-- BEGIN --

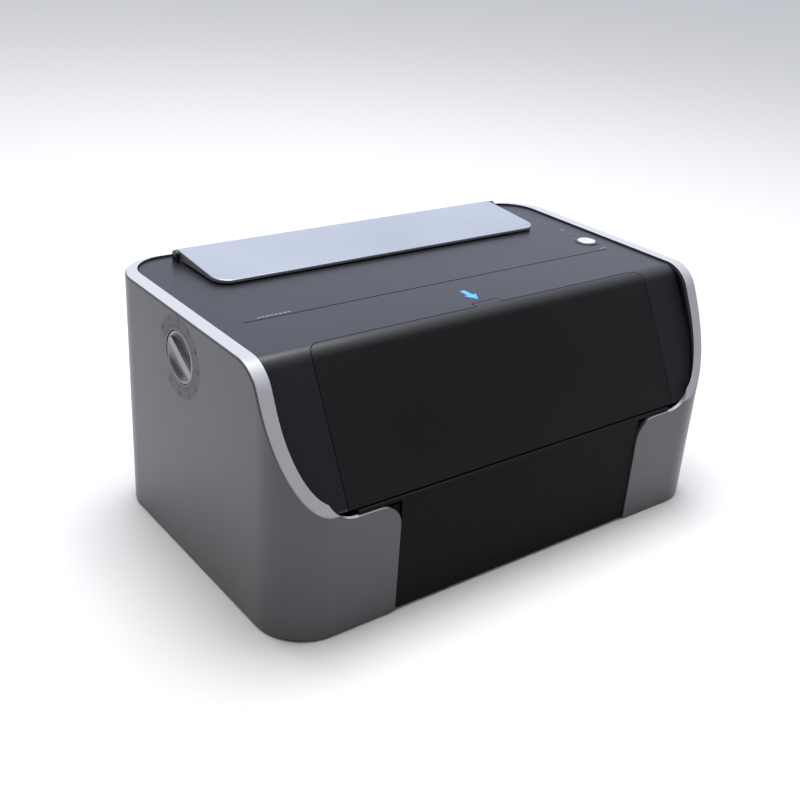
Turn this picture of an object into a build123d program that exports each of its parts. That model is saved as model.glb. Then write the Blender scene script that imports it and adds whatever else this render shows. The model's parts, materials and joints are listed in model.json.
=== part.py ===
from build123d import *

import os
from math import atan2, cos, radians, sin, tan

# Desktop flatbed UV printer. A silver panel wraps each side and its two corners, a dark cover
# and a drop-down front door close the middle, and a print bed slides under a lifting gantry.
# Millimetres. The origin is on the floor under the middle of the casing, +X points to the
# right, -Y is the front and +Z is up.

os.makedirs("parts", exist_ok=True)

# ---------------------------------------------------------------- driving dimensions

# Casing
WIDTH = 556.0
DEPTH = 345.0
HEIGHT = 257.0
CORNER_R = 50.0
SKIN = 3.0
EDGE_R = 2.4
PANEL_LIFT = 3.0

# Rim of the side panels: a flat top, a rounded shoulder, a slant and a low knee
RIM_T = 4.0
RIM_SIDE = 15.3
RIM_FRONT = 4.0
RIM_BACK = 3.0
RIM_INNER_R = 40.0
SHOULDER_SET = 62.2
SHOULDER_R = 36.0
KNEE_Z = 129.0
LOBE_WIDTH = 121.5
LOBE_TOP = 122.0
LOBE_R = 24.0
SWOOP_SET = 42.0
SWOOP_R = 31.0

# Dark cover and front door
COVER_DROP = 2.0
COVER_GAP = 1.2
COVER_SHOULDER_SET = 74.0
COVER_FRONT_SET = 3.8
COVER_KNEE_Z = 127.0
COVER_R = 18.0
SKIRT = 16.0
SILL_Z = 128.0
DOOR_SIDE_SET = 66.0
DOOR_GAP = 0.8
DOOR_CORNER_R = 14.0
DOOR_FLANGE = 14.0
SEAM_SET = 82.0
TAB_HALF = 16.5
TAB_REACH = 8.0
HINGE_IN = 17.5
HINGE_UP = 6.0
PIN_R = 2.0
PIN_L = 10.0
GROOVE_SET = 150.0
GROOVE_W = 1.3
GROOVE_D = 0.9
GROOVE_END_SET = 43.5

# Ink lid and ink bay
LID_SIDE_SET = 67.5
LID_FRONT_SET = 105.0
LID_AXIS_SET = 18.5
LID_GAP = 1.2
LID_EDGE = 3.6
LID_BARREL_R = 5.2
LID_CORNER_R = 17.0
BAY_HALF = 196.0
BAY_H = 55.0
CARTRIDGES = 6
CARTRIDGE_H = 42.0

# Power button
BUTTON_SIDE_SET = 43.9
BUTTON_Y = 8.5
BUTTON_R = 10.4
LED_Y = 36.0
LED_R = 1.5

# Bed
BED_TOP = 126.0
BED_T = 8.0
BED_WIDTH = 270.0
BED_DEPTH = 110.0
BED_DOOR_ROOM = 13.0
BED_REAR_ROOM = 54.5
ROD_R = 6.0
ROD_Z = 80.0
ROD_SPREAD = 90.0
SCREW_R = 5.0
SCREW_Z = 62.0

# Frame, gantry and lift
FRAME_SET = 43.0
FRAME_T = 3.0
SHAFT_DROP = 43.0
SHAFT_Y = 19.5
SHAFT_R = 4.0
CAM_LOW = 9.0
CAM_RISE = 9.0
CAM_TURN = 270.0
CAM_GAP = 0.4
BEAM_H = 24.0
BEAM_DEEP = 16.0
BEAM_Y = 2.0
GUIDE_Y = -15.5
GUIDE_R = 4.0
PULLEY_R = 8.0
BELT_T = 1.2
HEAD_GAP = 4.0
DIAL_R = 26.0

# Feet, pan and fits
FOOT_H = 4.0
FOOT_R = 12.0
FOOT_STEM_R = 4.0
PAN_T = 1.5
RUN = 0.05
CLEAR = 30.0

# ---------------------------------------------------------------- derived places

HALF_W = WIDTH / 2
FRONT = -DEPTH / 2
BACK = DEPTH / 2
COVER_TOP = HEIGHT - COVER_DROP
COVER_UNDER = COVER_TOP - SKIN
COVER_HALF = HALF_W - RIM_SIDE - COVER_GAP
COVER_FRONT = FRONT + RIM_FRONT + COVER_GAP
COVER_BACK = BACK - RIM_BACK - COVER_GAP
COVER_PLAN_R = RIM_INNER_R - COVER_GAP
REAR_HALF = HALF_W - 72.0
REAR_T = 3.0
DOOR_HALF = HALF_W - DOOR_SIDE_SET
SEAM_Y = FRONT + SEAM_SET
HINGE_Y = FRONT + HINGE_IN
HINGE_Z = SILL_Z + HINGE_UP
STRIP_TOP = SILL_Z - 1.7
LOBE_X = HALF_W - LOBE_WIDTH
LID_HALF = HALF_W - LID_SIDE_SET
LID_FRONT = BACK - LID_FRONT_SET
LID_AXIS_Y = BACK - LID_AXIS_SET
LID_LOW = COVER_TOP + LID_GAP
LID_AXIS_Z = LID_LOW + LID_BARREL_R - 0.2
BUTTON_X = HALF_W - BUTTON_SIDE_SET
BOARD_Z = COVER_TOP - 15.0
PAN_TOP = FOOT_H + PAN_T
FRAME_X = HALF_W - FRAME_SET
SHAFT_Z = HEIGHT - SHAFT_DROP
BEAM_HALF = FRAME_X - 21.0
BEAM_Z = SHAFT_Z - 32.0
BEAM_FRONT = BEAM_Y - BEAM_DEEP / 2
GUIDE_X = FRAME_X - 9.0
MOTOR_X = BEAM_HALF - 18.0
MOTOR_Y = -2.0
PLATE_Z = BEAM_Z - 19.0
BELT_Z = PLATE_Z + 6.0
PARK_X = FRAME_X - 70.0
HEAD_Z = BED_TOP + HEAD_GAP
HEAD_Y = -42.0
BED_FRONT = HINGE_Y + BED_DOOR_ROOM
BED_Y = BED_FRONT + BED_DEPTH / 2
BED_TRAVEL = BACK - BED_REAR_ROOM - BED_FRONT - BED_DEPTH
END_PLATE_T = 6.0
END_FRONT_Y = FRONT + 9.5
END_REAR_Y = BED_Y + BED_TRAVEL + BED_DEPTH / 2 - 5.0
FAN_X = -120.0
FAN_Z = 150.0
INLET_Z = 72.0
INLET_X = 178.0
SWITCH_X = 140.0
USB_X = 106.0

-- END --

*What you should do*
Take the listing above and set it down exactly.

*Exercise result*
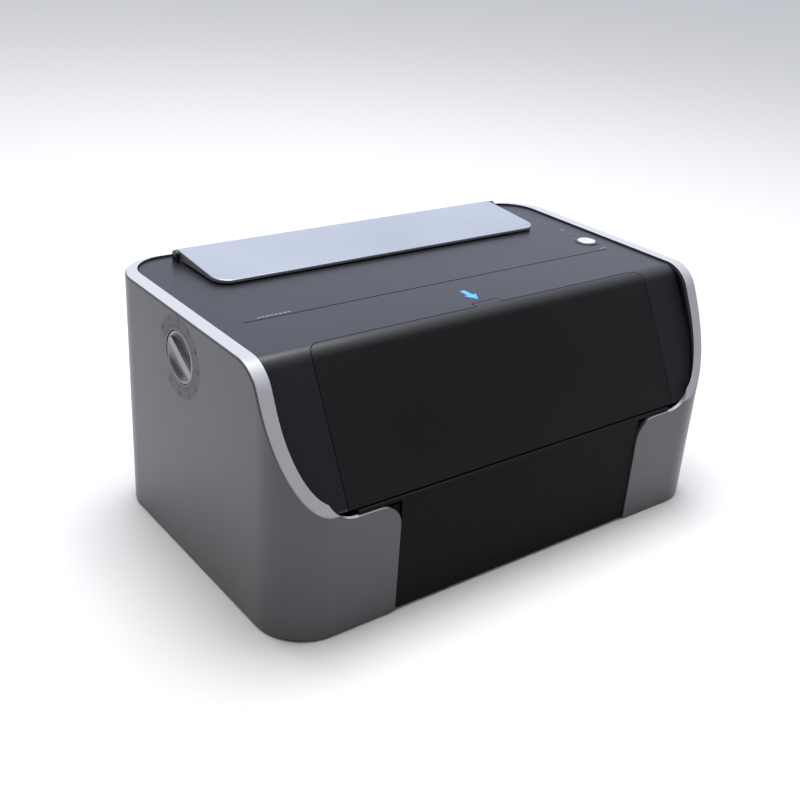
Turn this picture of an object into a build123d program that exports each of its parts. That model is saved as model.glb. Then write the Blender scene script that imports it and adds whatever else this render shows. The model's parts, materials and joints are listed in model.json.
=== part.py ===
from build123d import *

import os
from math import atan2, cos, radians, sin, tan

# Desktop flatbed UV printer. A silver panel wraps each side and its two corners, a dark cover
# and a drop-down front door close the middle, and a print bed slides under a lifting gantry.
# Millimetres. The origin is on the floor under the middle of the casing, +X points to the
# right, -Y is the front and +Z is up.

os.makedirs("parts", exist_ok=True)

# ---------------------------------------------------------------- driving dimensions

# Casing
WIDTH = 556.0
DEPTH = 345.0
HEIGHT = 257.0
CORNER_R = 50.0
SKIN = 3.0
EDGE_R = 2.4
PANEL_LIFT = 3.0

# Rim of the side panels: a flat top, a rounded shoulder, a slant and a low knee
RIM_T = 4.0
RIM_SIDE = 15.3
RIM_FRONT = 4.0
RIM_BACK = 3.0
RIM_INNER_R = 40.0
SHOULDER_SET = 62.2
SHOULDER_R = 36.0
KNEE_Z = 129.0
LOBE_WIDTH = 121.5
LOBE_TOP = 122.0
LOBE_R = 24.0
SWOOP_SET = 42.0
SWOOP_R = 31.0

# Dark cover and front door
COVER_DROP = 2.0
COVER_GAP = 1.2
COVER_SHOULDER_SET = 74.0
COVER_FRONT_SET = 3.8
COVER_KNEE_Z = 127.0
COVER_R = 18.0
SKIRT = 16.0
SILL_Z = 128.0
DOOR_SIDE_SET = 66.0
DOOR_GAP = 0.8
DOOR_CORNER_R = 14.0
DOOR_FLANGE = 14.0
SEAM_SET = 82.0
TAB_HALF = 16.5
TAB_REACH = 8.0
HINGE_IN = 17.5
HINGE_UP = 6.0
PIN_R = 2.0
PIN_L = 10.0
GROOVE_SET = 150.0
GROOVE_W = 1.3
GROOVE_D = 0.9
GROOVE_END_SET = 43.5

# Ink lid and ink bay
LID_SIDE_SET = 67.5
LID_FRONT_SET = 105.0
LID_AXIS_SET = 18.5
LID_GAP = 1.2
LID_EDGE = 3.6
LID_BARREL_R = 5.2
LID_CORNER_R = 17.0
BAY_HALF = 196.0
BAY_H = 55.0
CARTRIDGES = 6
CARTRIDGE_H = 42.0

# Power button
BUTTON_SIDE_SET = 43.9
BUTTON_Y = 8.5
BUTTON_R = 10.4
LED_Y = 36.0
LED_R = 1.5

# Bed
BED_TOP = 126.0
BED_T = 8.0
BED_WIDTH = 270.0
BED_DEPTH = 110.0
BED_DOOR_ROOM = 13.0
BED_REAR_ROOM = 54.5
ROD_R = 6.0
ROD_Z = 80.0
ROD_SPREAD = 90.0
SCREW_R = 5.0
SCREW_Z = 62.0

# Frame, gantry and lift
FRAME_SET = 43.0
FRAME_T = 3.0
SHAFT_DROP = 43.0
SHAFT_Y = 19.5
SHAFT_R = 4.0
CAM_LOW = 9.0
CAM_RISE = 9.0
CAM_TURN = 270.0
CAM_GAP = 0.4
BEAM_H = 24.0
BEAM_DEEP = 16.0
BEAM_Y = 2.0
GUIDE_Y = -15.5
GUIDE_R = 4.0
PULLEY_R = 8.0
BELT_T = 1.2
HEAD_GAP = 4.0
DIAL_R = 26.0

# Feet, pan and fits
FOOT_H = 4.0
FOOT_R = 12.0
FOOT_STEM_R = 4.0
PAN_T = 1.5
RUN = 0.05
CLEAR = 30.0

# ---------------------------------------------------------------- derived places

HALF_W = WIDTH / 2
FRONT = -DEPTH / 2
BACK = DEPTH / 2
COVER_TOP = HEIGHT - COVER_DROP
COVER_UNDER = COVER_TOP - SKIN
COVER_HALF = HALF_W - RIM_SIDE - COVER_GAP
COVER_FRONT = FRONT + RIM_FRONT + COVER_GAP
COVER_BACK = BACK - RIM_BACK - COVER_GAP
COVER_PLAN_R = RIM_INNER_R - COVER_GAP
REAR_HALF = HALF_W - 72.0
REAR_T = 3.0
DOOR_HALF = HALF_W - DOOR_SIDE_SET
SEAM_Y = FRONT + SEAM_SET
HINGE_Y = FRONT + HINGE_IN
HINGE_Z = SILL_Z + HINGE_UP
STRIP_TOP = SILL_Z - 1.7
LOBE_X = HALF_W - LOBE_WIDTH
LID_HALF = HALF_W - LID_SIDE_SET
LID_FRONT = BACK - LID_FRONT_SET
LID_AXIS_Y = BACK - LID_AXIS_SET
LID_LOW = COVER_TOP + LID_GAP
LID_AXIS_Z = LID_LOW + LID_BARREL_R - 0.2
BUTTON_X = HALF_W - BUTTON_SIDE_SET
BOARD_Z = COVER_TOP - 15.0
PAN_TOP = FOOT_H + PAN_T
FRAME_X = HALF_W - FRAME_SET
SHAFT_Z = HEIGHT - SHAFT_DROP
BEAM_HALF = FRAME_X - 21.0
BEAM_Z = SHAFT_Z - 32.0
BEAM_FRONT = BEAM_Y - BEAM_DEEP / 2
GUIDE_X = FRAME_X - 9.0
MOTOR_X = BEAM_HALF - 18.0
MOTOR_Y = -2.0
PLATE_Z = BEAM_Z - 19.0
BELT_Z = PLATE_Z + 6.0
PARK_X = FRAME_X - 70.0
HEAD_Z = BED_TOP + HEAD_GAP
HEAD_Y = -42.0
BED_FRONT = HINGE_Y + BED_DOOR_ROOM
BED_Y = BED_FRONT + BED_DEPTH / 2
BED_TRAVEL = BACK - BED_REAR_ROOM - BED_FRONT - BED_DEPTH
END_PLATE_T = 6.0
END_FRONT_Y = FRONT + 9.5
END_REAR_Y = BED_Y + BED_TRAVEL + BED_DEPTH / 2 - 5.0
FAN_X = -120.0
FAN_Z = 150.0
INLET_Z = 72.0
INLET_X = 178.0
SWITCH_X = 140.0
USB_X = 106.0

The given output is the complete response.